But not all is what it seems. Walt has questions that no one can answer, and when his best friend and cousin Yorrick is killed in an accident, he digs deeper to find out the truth about the origins of Hope Harbor’s society… And the secrets of the temple.

Return to the world of The Island and discover what Walt's life was like before and after he met Leia.


In Hope Harbor, either you have faith in the goddess Annabelle, or the Unbelievers over the wall will strike you down. For Walt, he just doesn't know what to believe any more. Hope Harbor is but one half of an island community on Tresco, separated by a wall and diving the island into two. Parents of the small, but deeply spiritual community have passed down the warning through the generations, that it isn't safe on the other side of the island, the unbelievers are bloodthirsty savages, ready to strike at any moment. But if the Unbelievers are supposed to be uncivil, how come they've never attacked?

Fifteen year old Walt is beginning to question life in Hope Harbor, why his grandfather Thomas is insistent on praying to an unsubstantiated goddess and her daughters, that they will rescue the citizens from the island. But Walt finds the divine salvation had to swallow, especially when the extreme views of Thomas lead his mother to joining a religious order of the Golden Ship, believing that their Goddess was waiting for believers in the afterlife, becoming a mass suicide pact, his father and grandfather Thomas hiding behind the lie that his mother suffered from an illness that had taken her life.

The revelation drives Walt straight to the forbidden wall. His only sympathiser is rogue cousin Yorrick, who as bookkeeper, confiding in Walt that he has seen the ancient texts depicting how life began on the island, clearly something is amiss. They've been told that there is nothing beyond the island, but Yorrick knows otherwise, and what he knows may just put his life in danger.

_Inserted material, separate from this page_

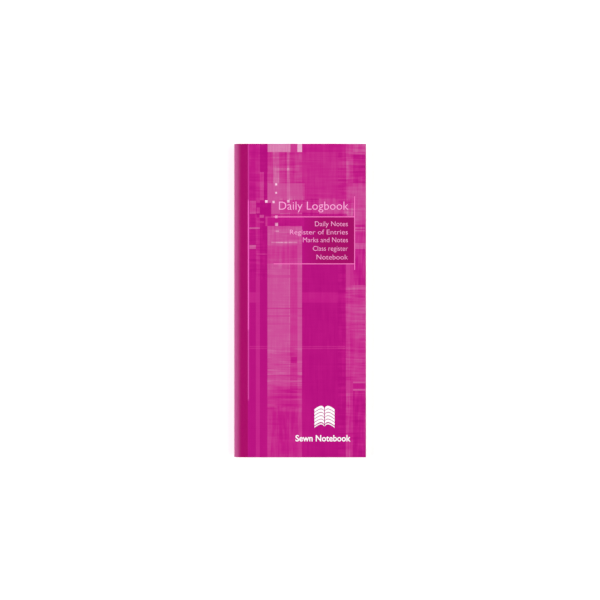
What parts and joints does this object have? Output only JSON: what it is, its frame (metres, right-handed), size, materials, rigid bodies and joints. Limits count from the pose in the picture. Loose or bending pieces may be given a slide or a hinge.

Two years later, and some inhabitants of Hope Harbor have been building a sea vessel in secret, under the cover of darkness. Curiously, Walt ventures over the wall, where he stumbles upon a girl his age. Leia, with her dark silky hair and bright eyes is harboring a strange book she claims she had stolen from an elder of her community, a book their lives depend on. She's an Unbeliever, but hardly a savage and disproves the theory of the Hope Harbor community that they are a dangerous group. Now eighteen, Walt understands the lies he's been told his entire life are simply that, lies. But when he stumbles upon Tony, a shipwrecked man from the mainland, he finally learns how life on the island began.

Tony is searching for his shipmate that seemingly has been lost at sea, until the two discover that he has been captured by the Unbelievers. Tony brings word from the world, and how a plague had swept through society and a group of healthy children were shipped to the island for safekeeping, but presumed to have long since bred out. The two communities of Believers and Unbelievers, once being one group of castaways, now separated by their belief and ignorance.

To gather the two groups together, it will take a hostage situation, two determined teens and a promise of more to life than the only home they've ever known.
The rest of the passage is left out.